The border crossing into Belize is smooth. Our bus isn’t coming through with us so we need to carry everything through to reload onto our new bus on the Belizean side. Our destination for the evening is San Ignacio, where I will need to make a decision on the optional activity for tomorrow, the ATM cave. The idea makes me incredibly uncomfortable, but I keep hearing about how amazing the experience is and it’s the highlight of everyone’s trip. The alternative is sleeping in and catching the public bus to make the trip of several hours to the water taxi that will take us across the sea to Caye Caulker. I’m still uncertain as we sit listening to the guide explaining the day, but I take a breath and remind myself that it is something I wouldn’t get to do at home and I should suck in the experience. With a lump in my chest I tell them I’m in.
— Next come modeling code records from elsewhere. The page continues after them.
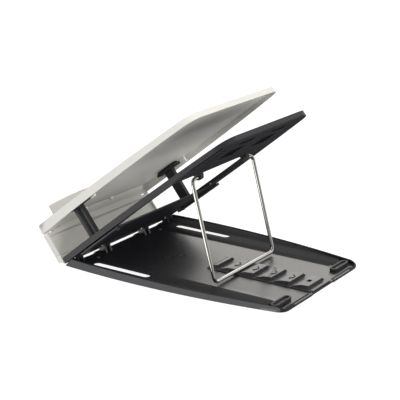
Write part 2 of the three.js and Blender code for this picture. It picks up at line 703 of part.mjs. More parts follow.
// ---- Bail: one bent wire, two legs and a bottom rod, with ends turned inward ----
{
  const corner = 8;
  const half = BAIL_HALF;
  const path = new THREE.CurvePath();
  const down = -BAIL.leg;
  const v = (x, z) => new THREE.Vector3(x, 0, z);
  const bend = 4.4;
  path.add(new THREE.LineCurve3(v(-STUB_IN, 0), v(-half + bend, 0)));
  path.add(new THREE.QuadraticBezierCurve3(v(-half + bend, 0), v(-half, 0), v(-half, -bend)));
  path.add(new THREE.LineCurve3(v(-half, -bend), v(-half, down + corner)));
  path.add(new THREE.QuadraticBezierCurve3(v(-half, down + corner), v(-half, down), v(-half + corner, down)));
  path.add(new THREE.LineCurve3(v(-half + corner, down), v(half - corner, down)));
  path.add(new THREE.QuadraticBezierCurve3(v(half - corner, down), v(half, down), v(half, down + corner)));
  path.add(new THREE.LineCurve3(v(half, down + corner), v(half, -bend)));
  path.add(new THREE.QuadraticBezierCurve3(v(half, -bend), v(half, 0), v(half - bend, 0)));
  path.add(new THREE.LineCurve3(v(half - bend, 0), v(STUB_IN, 0)));
  const radius = BAIL.wire / 2;
  const sides = 12;
  const points = [];
  for (const curve of path.curves) {
    const steps = curve.isLineCurve3 ? 1 : 5;
    for (let i = 0; i < steps; i++) points.push(curve.getPoint(i / steps));
  }
  points.push(path.curves.at(-1).getPoint(1));
  // Rings square to the wire, in the plane of the loop, closed at both ends
  const ring = [];
  points.forEach((p, i) => {
    const before = points[Math.max(i - 1, 0)];
    const after = points[Math.min(i + 1, points.length - 1)];
    const along = after.clone().sub(before).normalize();
    const side = new THREE.Vector3(0, 1, 0);
    const across = side.clone().cross(along).normalize();
    ring.push(
      [...Array(sides).keys()].map((k) => {
        const a = (2 * Math.PI * k) / sides;
        return p
          .clone()
          .addScaledVector(across, radius * Math.cos(a))
          .addScaledVector(side, radius * Math.sin(a));
      }),
    );
  });
  const positions = [];
  const face = (...corners) => corners.forEach((c) => positions.push(c.x, c.y, c.z));
  for (let i = 0; i + 1 < ring.length; i++) {
    for (let k = 0; k < sides; k++) {
      const n = (k + 1) % sides;
      face(ring[i][k], ring[i][n], ring[i + 1][n]);
      face(ring[i][k], ring[i + 1][n], ring[i + 1][k]);
    }
  }
  const last = ring.length - 1;
  for (let k = 0; k < sides; k++) {
    const n = (k + 1) % sides;
    face(points[0], ring[0][n], ring[0][k]);
    face(points[last], ring[last][k], ring[last][n]);
  }
  const geometry = new THREE.BufferGeometry();
  geometry.setAttribute("position", new THREE.Float32BufferAttribute(positions, 3));
  part("bail", "chrome", solid(geometry), bail);
}

// The whole stand moves so that its origin lies on the desk below its middle
stand.updateMatrixWorld(true);
const bounds = new THREE.Box3().setFromObject(stand, true);
const centre = bounds.getCenter(new THREE.Vector3());
stand.position.set(-centre.x, -centre.y, -bounds.min.z);

export default stand;
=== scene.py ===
import bmesh
import bpy
from math import cos, radians, sin
from mathutils import Matrix, Vector


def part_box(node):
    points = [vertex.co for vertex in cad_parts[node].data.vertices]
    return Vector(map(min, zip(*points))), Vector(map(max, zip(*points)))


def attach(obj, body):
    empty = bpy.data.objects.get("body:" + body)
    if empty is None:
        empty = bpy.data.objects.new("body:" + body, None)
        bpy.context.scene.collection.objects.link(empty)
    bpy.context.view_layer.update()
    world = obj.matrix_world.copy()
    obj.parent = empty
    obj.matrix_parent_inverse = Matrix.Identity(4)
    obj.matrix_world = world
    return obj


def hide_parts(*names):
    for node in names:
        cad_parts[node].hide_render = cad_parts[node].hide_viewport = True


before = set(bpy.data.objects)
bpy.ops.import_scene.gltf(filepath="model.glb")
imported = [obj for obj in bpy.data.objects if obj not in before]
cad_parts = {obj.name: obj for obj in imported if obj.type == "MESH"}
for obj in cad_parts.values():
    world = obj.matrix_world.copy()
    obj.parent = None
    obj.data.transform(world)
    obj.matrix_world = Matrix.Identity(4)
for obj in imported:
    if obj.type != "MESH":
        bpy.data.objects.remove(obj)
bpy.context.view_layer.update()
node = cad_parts

# ---- Room: a plain pale table top and soft studio light ----
# The stand is set down on a white surface in a light tent. Lamps stand behind it, at its near side and
# overhead. Two more on the viewer's side light it without showing in its gloss.
scene = bpy.context.scene
scene.view_settings.view_transform = "Standard"
scene.world = bpy.data.worlds.new("tent")
scene.world.use_nodes = True
tent = scene.world.node_tree
look = tent.nodes.new("ShaderNodeTexCoord").outputs["Generated"]


def glow(way, start, end, dim, bright):
    """A soft pool of light on the tent's wall, brightest towards one direction."""
    toward = tent.nodes.new("ShaderNodeVectorMath")
    toward.operation = "DOT_PRODUCT"
    toward.inputs[1].default_value = Vector(way).normalized()
    level = tent.nodes.new("ShaderNodeMapRange")
    level.interpolation_type = "SMOOTHSTEP"
    for title, value in (("From Min", start), ("From Max", end), ("To Min", dim), ("To Max", bright)):
        level.inputs[title].default_value = value
    tent.links.new(look, toward.inputs[0])
    tent.links.new(toward.outputs["Value"], level.inputs["Value"])
    return level.outputs[0]


def product(first, second, operation="MULTIPLY"):
    joined = tent.nodes.new("ShaderNodeMath")
    joined.operation = operation
    tent.links.new(first, joined.inputs[0])
    tent.links.new(second, joined.inputs[1])
    return joined.outputs[0]


behind = glow((-0.83, -0.56, 0), -0.8, 0.7, 0.3, 1.0)
above_table = glow((0, 0, 1), -0.4, 0.02, 0.14, 1.0)
back_wall = product(behind, above_table)
beside = glow((0.79, -0.53, -0.31), 0.72, 0.98, 0.0, 2.6)
below_table = glow((0, 0, -1), 0.0, 0.12, 0.0, 1.0)
near_wall = product(beside, below_table)
tent.nodes["Background"].inputs["Color"].default_value = (1.0, 0.975, 0.94, 1)
tent.links.new(product(back_wall, near_wall, "ADD"), tent.nodes["Background"].inputs["Strength"])

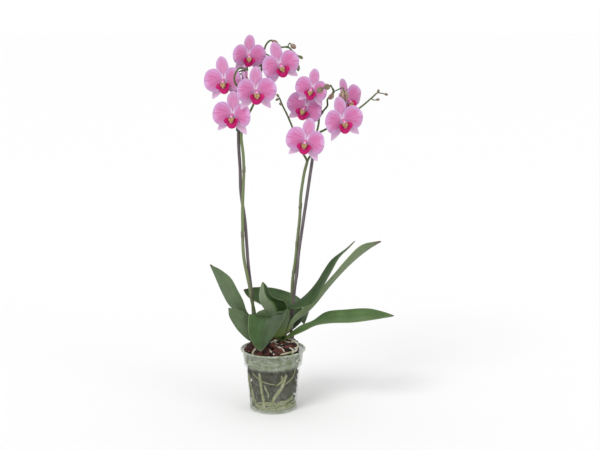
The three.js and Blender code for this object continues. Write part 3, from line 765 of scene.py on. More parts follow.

Dinner that night is a short distance from the hotel, and I have the first lobster of the trip. Lobster is my absolute favourite food. It also happens to be my mothers. Growing up whenever it was one of our birthdays the birthday meal of choice would always be lobster. I also always like to eat seafood when I’m on the coast, so when I saw lobster on the menu it was a no brainer. I usually go for a mornay but that’s not an option, here it is served in a garlic butter and it was seriously amazing. The meat is tender and full of flavor and it is like no other I’ve had before. It’s also a generous serve. Some of the others are looking enviously on as I close my eyes and savour the taste with a contented sigh, and understand when I share some with them, vowing to order it themselves the following night.
We have to pay extra to use electricity in our room since it is expensive in Belize. While we are able to be comfortable with the ceiling fan, our sleep is instead disturbed by nearby karaoke. I mumble to Ruth that I bet its some of our group, which as it happened turned out to be the case.